Fue en el curso de estas charlas con Paco García Lorca -antiguo «residente» de la calle Pinar, como yo- cuándo empecé a recordar algunas anécdotas de Federico, que aún vivían en mí adormecidas. Hay en especial una que quisiera repetir ahora, tal como se la contaba a Paco, no sólo porque nadie sino yo la conoce, sino también porque da una idea muy vívida de la generosidad, la limpieza y la alegría casi infantil de Federico: Era allá por 1928. Yo tenía diecisiete años, acababa de llegar a la Resi, y aunque cursaba Ingeniería me creía ante todo y sobre todo -no poeta todavía- sino pintor. Pintor genial, desde luego, porque a los diecisiete años todo lo que uno hace es genial. Ocurrió que un buen día vi en el escaparate de una librería un libro que me llamó la atención. Su autor me era desconocido, y su título -Romancero gitano- no me decía nada.
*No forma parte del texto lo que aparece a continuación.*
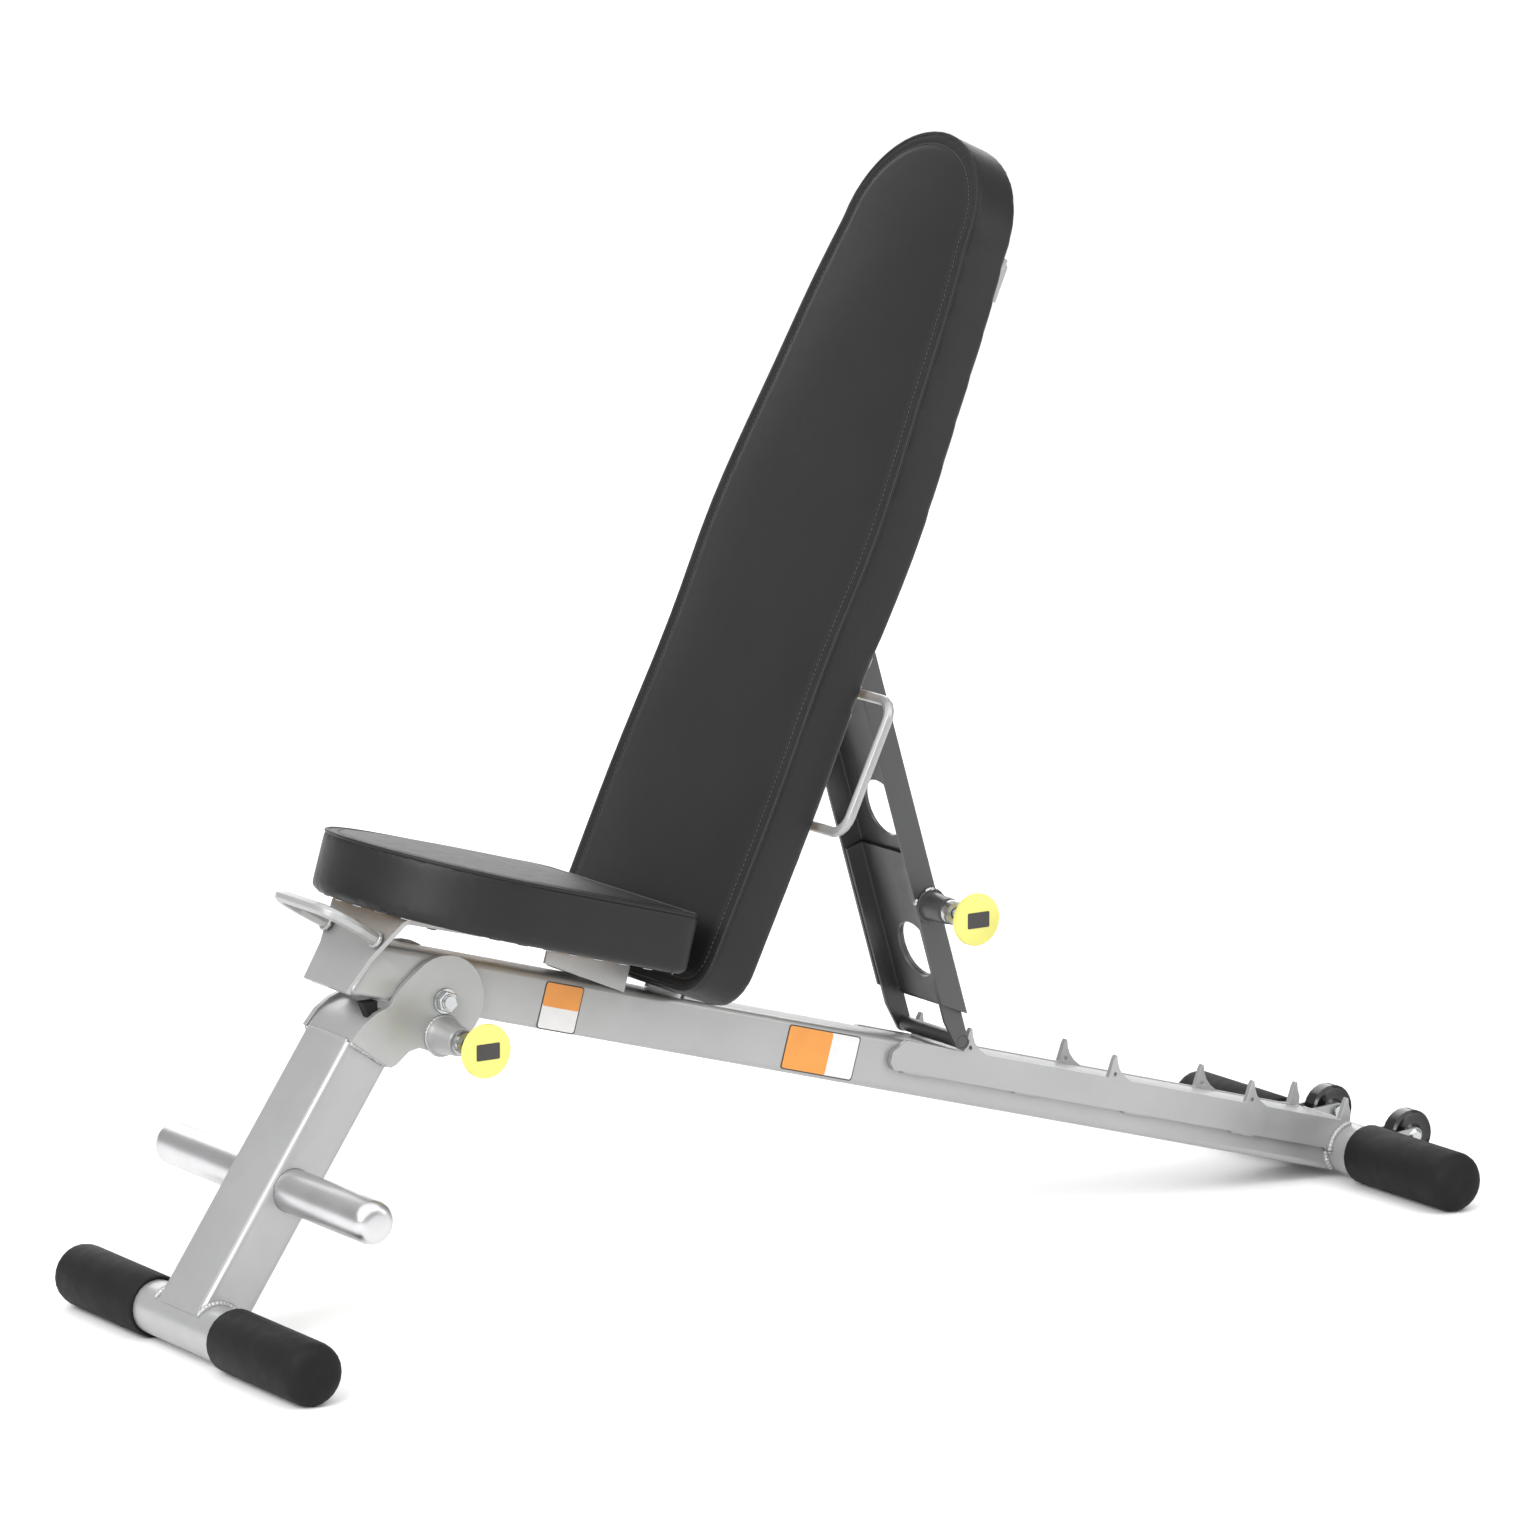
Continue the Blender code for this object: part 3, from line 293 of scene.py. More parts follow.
MATERIALS = {
    "silver_paint": powder_coat("silver_paint_look", (0.350, 0.354, 0.352), 0.45, 0.34, 0.35),
    "charcoal_paint": powder_coat("charcoal_paint_look", (0.052, 0.053, 0.055), 0.15, 0.36, 0.25),
    "chrome": polished_metal("chrome_look", (0.60, 0.60, 0.61), 0.33, 0.02),
    "zinc": polished_metal("zinc_look", (0.48, 0.49, 0.50), 0.26, 0.05),
    "vinyl": vinyl("vinyl_look", (0.0120, 0.0120, 0.0123)),
    "rubber": moulded("rubber_look", (0.0080, 0.0080, 0.0086), 0.66, 1500, 0.30, 0.18),
    "knob_plastic": moulded("knob_look", (0.655, 0.615, 0.165), 0.42, 1200, 0.10, 0.25),
    "wheel_plastic": moulded("wheel_look", (0.009, 0.009, 0.010), 0.14, 800, 0.04),
    "plywood": plywood("plywood_look"),
}
THREAD = moulded("thread_look", (0.060, 0.060, 0.062), 0.60, 3000, 0.5)
LABEL_DARK = moulded("label_dark_look", (0.030, 0.029, 0.026), 0.45, 900, 0.05)
LABEL_WHITE = moulded("label_white_look", (0.66, 0.66, 0.66), 0.42, 900, 0.04)
LABEL_AMBER = moulded("label_amber_look", (0.66, 0.26, 0.045), 0.42, 900, 0.04)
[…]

Pero había en la cubierta un dibujo en rojo y negro que me fascinó. Así que me compré el libro: tres pesetas. Y venía leyéndolo en la plataforma del tranvía 8 (Bombilla-Hipódromo) que debía llevarme hasta la calle Pinar, en cuyo alto estaba la Resi, cuando un muchacho algo mayor me dijo: «¿Tú eres residente?» Le dije que sí; él me dijo que también, y me preguntó qué me parecía el libro que estaba leyendo. Le dije la verdad -mi verdad de entonces-: «iMalísimo! iHorrible!» ¡Y con qué torrente de adjetivos y tacos para convencerle! Entonces él me dijo: «Ese libro es mío. Me llamo Federico García Lorca», Yo no sabía qué cara poner. Al fin y al cabo no era más que un señorito cursi de San Sebastián. Y entonces estalló una enorme risotada, aquella fabulosa risa que Neruda llamó «de arroz huracanado». Era un vendaval que barría el polvo y la paja: una risa enorme, pero infantil y limpia, sin el más leve resquicio de resentimiento, sin el más mínimo intento de defensa. Porque la verdad es que se estaba divirtiendo enormemente. «¡Qué disparatón! », como tantas veces le oí decir después. Y así fue como comenzó nuestra auténtica amistad.
Federico era demasiado bueno. Y fue su condición de niño grande la que le perdió. ¿Cómo podía figurarse que iban a terminar en una guerra las bromas y las pullas de «La Ballena Alegre», allá en los bajos de Lyon? Los estudiantes de la Residencia y algunos actores de La Barraca teníamos allí nuestra tertulia. Y en una mesa próxima tenían la suya los primeros falangistas: José Antonio, Rubio, Alfaro, etcétera. A veces, unos y otro nos lanzábamos frases hirientes más o menos pirotécnicas. Pero, ¿cómo Federico, que tanto se divertía con lo que sólo parecía un juego, podía pensar que aquelo era el anuncio de su muerte y de la Guerra Civil?